What this task involves: Repeat exactly the lines from the one containing "floor_joint = (front_cross[0]" through the one containing "obj.parent = None", both lines included, please, without any other lines.

Given information:
====================
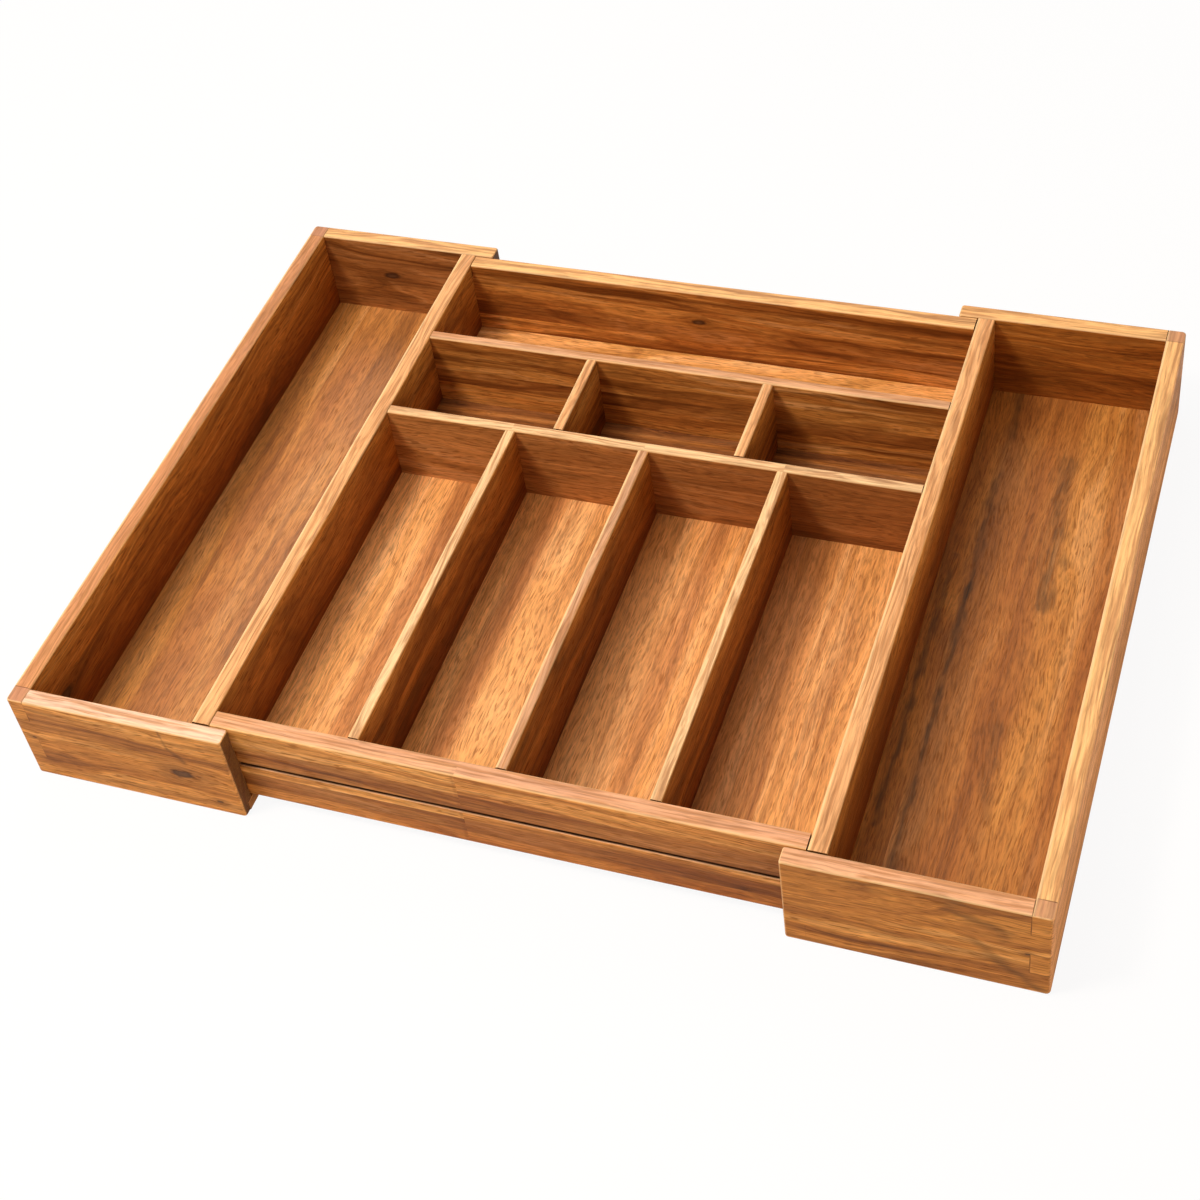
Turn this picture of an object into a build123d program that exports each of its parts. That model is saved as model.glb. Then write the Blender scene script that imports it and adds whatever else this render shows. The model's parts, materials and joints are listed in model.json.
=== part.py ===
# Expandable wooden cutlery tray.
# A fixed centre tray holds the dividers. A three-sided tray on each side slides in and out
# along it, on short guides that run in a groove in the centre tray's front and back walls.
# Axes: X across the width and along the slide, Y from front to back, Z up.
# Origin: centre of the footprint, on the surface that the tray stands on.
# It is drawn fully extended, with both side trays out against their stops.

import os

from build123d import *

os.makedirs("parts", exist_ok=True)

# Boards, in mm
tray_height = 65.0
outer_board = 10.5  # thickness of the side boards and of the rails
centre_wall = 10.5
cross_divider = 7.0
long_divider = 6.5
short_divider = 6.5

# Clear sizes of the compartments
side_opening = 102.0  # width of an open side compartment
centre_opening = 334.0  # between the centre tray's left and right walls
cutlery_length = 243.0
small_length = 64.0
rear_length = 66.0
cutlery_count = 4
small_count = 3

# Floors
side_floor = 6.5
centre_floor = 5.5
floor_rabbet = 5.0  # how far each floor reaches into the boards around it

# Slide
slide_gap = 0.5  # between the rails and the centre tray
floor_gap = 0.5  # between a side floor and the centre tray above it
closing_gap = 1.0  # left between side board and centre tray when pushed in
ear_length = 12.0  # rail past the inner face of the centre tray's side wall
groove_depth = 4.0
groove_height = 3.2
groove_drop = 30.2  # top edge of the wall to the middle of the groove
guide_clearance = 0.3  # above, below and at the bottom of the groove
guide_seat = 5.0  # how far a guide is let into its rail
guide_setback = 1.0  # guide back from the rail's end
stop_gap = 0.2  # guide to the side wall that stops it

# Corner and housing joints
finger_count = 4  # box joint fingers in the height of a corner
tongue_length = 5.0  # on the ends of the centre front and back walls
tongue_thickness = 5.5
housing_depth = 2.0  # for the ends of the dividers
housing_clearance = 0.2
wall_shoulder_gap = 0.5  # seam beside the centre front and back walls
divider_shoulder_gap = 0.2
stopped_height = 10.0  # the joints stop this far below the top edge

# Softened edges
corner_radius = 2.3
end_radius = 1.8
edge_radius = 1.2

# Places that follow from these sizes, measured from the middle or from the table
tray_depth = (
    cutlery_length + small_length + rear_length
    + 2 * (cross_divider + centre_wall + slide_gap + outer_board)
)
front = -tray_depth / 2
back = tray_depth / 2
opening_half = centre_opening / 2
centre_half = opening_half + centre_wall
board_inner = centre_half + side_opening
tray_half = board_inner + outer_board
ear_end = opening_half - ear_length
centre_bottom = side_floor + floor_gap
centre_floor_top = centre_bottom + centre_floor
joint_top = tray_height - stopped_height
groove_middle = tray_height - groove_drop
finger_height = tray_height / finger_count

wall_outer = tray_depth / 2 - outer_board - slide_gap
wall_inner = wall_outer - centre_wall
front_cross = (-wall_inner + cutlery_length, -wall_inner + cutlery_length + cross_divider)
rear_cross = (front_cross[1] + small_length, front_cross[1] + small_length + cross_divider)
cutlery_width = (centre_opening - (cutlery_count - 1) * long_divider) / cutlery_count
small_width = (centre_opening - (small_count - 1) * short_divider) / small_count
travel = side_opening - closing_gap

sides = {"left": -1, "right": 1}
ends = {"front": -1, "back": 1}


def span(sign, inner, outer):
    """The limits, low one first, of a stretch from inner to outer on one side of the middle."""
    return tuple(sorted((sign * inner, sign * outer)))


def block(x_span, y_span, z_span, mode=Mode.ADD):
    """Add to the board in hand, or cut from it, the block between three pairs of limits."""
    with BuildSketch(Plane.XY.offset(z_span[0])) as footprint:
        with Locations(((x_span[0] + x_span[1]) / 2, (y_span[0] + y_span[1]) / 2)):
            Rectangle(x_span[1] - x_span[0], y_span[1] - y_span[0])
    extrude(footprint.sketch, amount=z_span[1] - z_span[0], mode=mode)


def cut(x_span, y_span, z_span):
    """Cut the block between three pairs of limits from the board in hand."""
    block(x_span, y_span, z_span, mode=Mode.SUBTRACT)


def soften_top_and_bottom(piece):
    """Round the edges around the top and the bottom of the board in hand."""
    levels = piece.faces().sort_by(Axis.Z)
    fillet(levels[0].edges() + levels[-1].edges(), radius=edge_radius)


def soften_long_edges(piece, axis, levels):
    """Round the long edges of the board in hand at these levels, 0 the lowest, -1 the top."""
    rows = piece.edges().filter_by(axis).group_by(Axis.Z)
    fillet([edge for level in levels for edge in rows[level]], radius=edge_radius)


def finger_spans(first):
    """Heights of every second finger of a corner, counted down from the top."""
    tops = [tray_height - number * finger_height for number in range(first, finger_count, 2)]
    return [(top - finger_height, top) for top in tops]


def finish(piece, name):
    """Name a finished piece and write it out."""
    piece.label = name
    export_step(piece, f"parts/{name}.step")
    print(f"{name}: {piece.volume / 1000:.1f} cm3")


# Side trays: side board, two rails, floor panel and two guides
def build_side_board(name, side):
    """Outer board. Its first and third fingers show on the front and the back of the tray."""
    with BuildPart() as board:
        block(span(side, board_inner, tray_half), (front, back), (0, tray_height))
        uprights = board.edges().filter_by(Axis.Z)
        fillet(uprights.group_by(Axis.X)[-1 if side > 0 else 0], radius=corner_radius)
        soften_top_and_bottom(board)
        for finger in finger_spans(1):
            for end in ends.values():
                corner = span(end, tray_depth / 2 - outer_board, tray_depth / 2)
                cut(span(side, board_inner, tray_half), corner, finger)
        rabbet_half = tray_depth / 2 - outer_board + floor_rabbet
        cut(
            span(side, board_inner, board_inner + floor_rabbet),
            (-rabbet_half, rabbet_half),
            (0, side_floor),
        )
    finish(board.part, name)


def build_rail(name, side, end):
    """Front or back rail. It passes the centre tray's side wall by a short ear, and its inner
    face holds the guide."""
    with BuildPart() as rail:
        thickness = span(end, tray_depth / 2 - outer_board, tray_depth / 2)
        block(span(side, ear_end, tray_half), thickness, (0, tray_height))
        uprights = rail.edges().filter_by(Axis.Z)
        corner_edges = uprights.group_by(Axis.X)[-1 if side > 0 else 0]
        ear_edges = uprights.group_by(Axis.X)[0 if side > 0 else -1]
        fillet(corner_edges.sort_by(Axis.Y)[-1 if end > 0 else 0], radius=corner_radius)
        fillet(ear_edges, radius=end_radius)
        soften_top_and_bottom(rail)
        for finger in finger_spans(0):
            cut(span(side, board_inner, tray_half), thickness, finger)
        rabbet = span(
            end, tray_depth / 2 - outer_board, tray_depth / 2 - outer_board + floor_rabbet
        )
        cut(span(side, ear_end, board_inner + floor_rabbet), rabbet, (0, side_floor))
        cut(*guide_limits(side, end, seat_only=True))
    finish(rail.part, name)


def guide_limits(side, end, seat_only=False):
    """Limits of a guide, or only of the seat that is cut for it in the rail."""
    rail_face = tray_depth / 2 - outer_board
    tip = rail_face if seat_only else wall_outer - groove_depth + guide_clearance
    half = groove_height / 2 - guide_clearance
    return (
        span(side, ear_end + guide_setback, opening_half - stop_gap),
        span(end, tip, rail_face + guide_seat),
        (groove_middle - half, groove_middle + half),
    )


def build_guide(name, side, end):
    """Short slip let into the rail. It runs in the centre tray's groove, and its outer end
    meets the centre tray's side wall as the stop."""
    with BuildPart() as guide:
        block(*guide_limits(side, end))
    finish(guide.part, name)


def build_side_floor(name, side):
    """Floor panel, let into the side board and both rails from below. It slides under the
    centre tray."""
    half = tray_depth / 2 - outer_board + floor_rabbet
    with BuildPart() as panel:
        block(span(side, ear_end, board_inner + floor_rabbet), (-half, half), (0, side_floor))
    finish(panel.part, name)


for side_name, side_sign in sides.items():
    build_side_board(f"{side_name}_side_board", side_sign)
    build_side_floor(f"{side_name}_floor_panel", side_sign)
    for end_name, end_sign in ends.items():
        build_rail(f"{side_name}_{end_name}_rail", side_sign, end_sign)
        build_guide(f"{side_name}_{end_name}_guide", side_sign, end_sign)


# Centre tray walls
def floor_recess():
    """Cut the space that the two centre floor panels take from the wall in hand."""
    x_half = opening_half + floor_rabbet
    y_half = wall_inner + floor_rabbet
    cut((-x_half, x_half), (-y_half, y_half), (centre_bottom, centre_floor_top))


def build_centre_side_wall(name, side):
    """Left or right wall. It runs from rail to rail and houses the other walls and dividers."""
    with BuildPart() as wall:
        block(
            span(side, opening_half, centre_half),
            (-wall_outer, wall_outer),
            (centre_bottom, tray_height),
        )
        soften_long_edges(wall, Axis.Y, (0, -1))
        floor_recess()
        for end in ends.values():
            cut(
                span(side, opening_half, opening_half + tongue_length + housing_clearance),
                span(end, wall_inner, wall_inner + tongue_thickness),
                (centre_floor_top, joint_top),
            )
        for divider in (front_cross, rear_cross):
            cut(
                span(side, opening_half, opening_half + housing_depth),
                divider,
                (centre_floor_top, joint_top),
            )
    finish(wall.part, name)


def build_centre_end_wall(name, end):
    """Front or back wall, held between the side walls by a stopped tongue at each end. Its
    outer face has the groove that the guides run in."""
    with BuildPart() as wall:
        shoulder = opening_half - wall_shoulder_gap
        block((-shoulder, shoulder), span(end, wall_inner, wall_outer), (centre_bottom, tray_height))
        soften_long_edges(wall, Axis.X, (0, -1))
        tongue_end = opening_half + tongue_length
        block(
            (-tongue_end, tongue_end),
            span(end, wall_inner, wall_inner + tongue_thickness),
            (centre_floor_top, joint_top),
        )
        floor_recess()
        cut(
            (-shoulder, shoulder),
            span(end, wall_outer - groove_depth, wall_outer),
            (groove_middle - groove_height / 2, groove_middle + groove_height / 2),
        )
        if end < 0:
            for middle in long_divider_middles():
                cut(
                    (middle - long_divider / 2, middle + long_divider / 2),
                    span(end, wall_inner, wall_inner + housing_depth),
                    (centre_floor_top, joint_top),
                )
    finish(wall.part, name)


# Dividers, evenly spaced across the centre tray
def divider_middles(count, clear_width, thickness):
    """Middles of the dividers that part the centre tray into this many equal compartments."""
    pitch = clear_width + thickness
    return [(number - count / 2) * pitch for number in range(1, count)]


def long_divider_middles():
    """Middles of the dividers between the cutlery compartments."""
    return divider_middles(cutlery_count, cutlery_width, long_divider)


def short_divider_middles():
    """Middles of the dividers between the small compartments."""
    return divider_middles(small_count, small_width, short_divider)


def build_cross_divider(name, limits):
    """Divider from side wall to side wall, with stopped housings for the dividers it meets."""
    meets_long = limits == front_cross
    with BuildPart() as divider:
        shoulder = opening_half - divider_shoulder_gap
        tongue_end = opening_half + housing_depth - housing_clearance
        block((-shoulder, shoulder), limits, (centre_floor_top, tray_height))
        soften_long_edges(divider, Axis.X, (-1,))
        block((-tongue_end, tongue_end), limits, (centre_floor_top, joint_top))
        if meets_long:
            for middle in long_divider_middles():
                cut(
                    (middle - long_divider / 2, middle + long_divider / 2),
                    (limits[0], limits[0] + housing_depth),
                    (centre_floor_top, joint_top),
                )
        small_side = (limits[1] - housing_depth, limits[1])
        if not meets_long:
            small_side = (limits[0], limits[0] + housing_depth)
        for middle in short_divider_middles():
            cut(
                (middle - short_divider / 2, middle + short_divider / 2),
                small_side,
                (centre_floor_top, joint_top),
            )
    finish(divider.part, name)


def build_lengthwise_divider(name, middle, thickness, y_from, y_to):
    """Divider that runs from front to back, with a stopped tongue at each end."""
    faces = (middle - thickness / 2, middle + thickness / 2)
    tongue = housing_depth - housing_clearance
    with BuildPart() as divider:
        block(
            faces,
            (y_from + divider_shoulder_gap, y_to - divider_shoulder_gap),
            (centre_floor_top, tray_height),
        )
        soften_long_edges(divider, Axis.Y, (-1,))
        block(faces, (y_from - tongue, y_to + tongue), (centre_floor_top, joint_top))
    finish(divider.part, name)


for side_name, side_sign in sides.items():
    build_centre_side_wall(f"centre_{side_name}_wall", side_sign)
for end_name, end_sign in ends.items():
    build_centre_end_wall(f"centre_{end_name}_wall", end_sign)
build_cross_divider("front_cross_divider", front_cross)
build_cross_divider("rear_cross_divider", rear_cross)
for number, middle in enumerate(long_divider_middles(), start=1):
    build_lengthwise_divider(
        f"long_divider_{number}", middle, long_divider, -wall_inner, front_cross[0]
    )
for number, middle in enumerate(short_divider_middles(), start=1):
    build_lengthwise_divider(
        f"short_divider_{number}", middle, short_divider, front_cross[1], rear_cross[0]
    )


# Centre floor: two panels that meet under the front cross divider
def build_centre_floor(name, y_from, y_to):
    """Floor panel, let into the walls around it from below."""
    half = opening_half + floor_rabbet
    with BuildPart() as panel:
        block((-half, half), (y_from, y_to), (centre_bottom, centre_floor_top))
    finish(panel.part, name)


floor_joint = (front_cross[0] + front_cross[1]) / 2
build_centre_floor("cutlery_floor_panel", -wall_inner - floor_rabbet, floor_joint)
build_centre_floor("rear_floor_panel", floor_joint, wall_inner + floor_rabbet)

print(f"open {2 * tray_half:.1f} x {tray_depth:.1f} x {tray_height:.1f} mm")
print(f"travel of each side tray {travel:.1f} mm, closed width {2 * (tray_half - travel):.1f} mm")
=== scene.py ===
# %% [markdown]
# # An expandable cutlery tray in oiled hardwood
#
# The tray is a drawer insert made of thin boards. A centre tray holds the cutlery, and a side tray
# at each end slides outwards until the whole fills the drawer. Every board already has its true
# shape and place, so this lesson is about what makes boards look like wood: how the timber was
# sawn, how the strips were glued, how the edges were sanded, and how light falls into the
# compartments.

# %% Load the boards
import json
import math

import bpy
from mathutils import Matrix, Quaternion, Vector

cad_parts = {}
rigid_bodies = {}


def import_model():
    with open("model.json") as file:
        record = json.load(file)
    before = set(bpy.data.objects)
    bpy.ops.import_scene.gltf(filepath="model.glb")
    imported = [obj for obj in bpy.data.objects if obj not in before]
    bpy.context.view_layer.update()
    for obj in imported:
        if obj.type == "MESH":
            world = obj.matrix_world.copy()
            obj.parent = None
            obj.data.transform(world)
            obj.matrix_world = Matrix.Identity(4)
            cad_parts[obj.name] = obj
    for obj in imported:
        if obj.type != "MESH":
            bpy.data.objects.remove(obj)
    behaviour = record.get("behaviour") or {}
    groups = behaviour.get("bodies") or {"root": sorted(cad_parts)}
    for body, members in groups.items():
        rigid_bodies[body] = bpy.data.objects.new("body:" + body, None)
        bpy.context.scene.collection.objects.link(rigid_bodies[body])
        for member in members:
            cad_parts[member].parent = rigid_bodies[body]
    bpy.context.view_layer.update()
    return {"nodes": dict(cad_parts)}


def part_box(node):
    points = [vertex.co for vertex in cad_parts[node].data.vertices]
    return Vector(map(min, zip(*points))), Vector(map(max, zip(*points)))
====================
Answer to this task:
floor_joint = (front_cross[0] + front_cross[1]) / 2
build_centre_floor("cutlery_floor_panel", -wall_inner - floor_rabbet, floor_joint)
build_centre_floor("rear_floor_panel", floor_joint, wall_inner + floor_rabbet)

print(f"open {2 * tray_half:.1f} x {tray_depth:.1f} x {tray_height:.1f} mm")
print(f"travel of each side tray {travel:.1f} mm, closed width {2 * (tray_half - travel):.1f} mm")
=== scene.py ===
# %% [markdown]
# # An expandable cutlery tray in oiled hardwood
#
# The tray is a drawer insert made of thin boards. A centre tray holds the cutlery, and a side tray
# at each end slides outwards until the whole fills the drawer. Every board already has its true
# shape and place, so this lesson is about what makes boards look like wood: how the timber was
# sawn, how the strips were glued, how the edges were sanded, and how light falls into the
# compartments.

# %% Load the boards
import json
import math

import bpy
from mathutils import Matrix, Quaternion, Vector

cad_parts = {}
rigid_bodies = {}


def import_model():
    with open("model.json") as file:
        record = json.load(file)
    before = set(bpy.data.objects)
    bpy.ops.import_scene.gltf(filepath="model.glb")
    imported = [obj for obj in bpy.data.objects if obj not in before]
    bpy.context.view_layer.update()
    for obj in imported:
        if obj.type == "MESH":
            world = obj.matrix_world.copy()
            obj.parent = None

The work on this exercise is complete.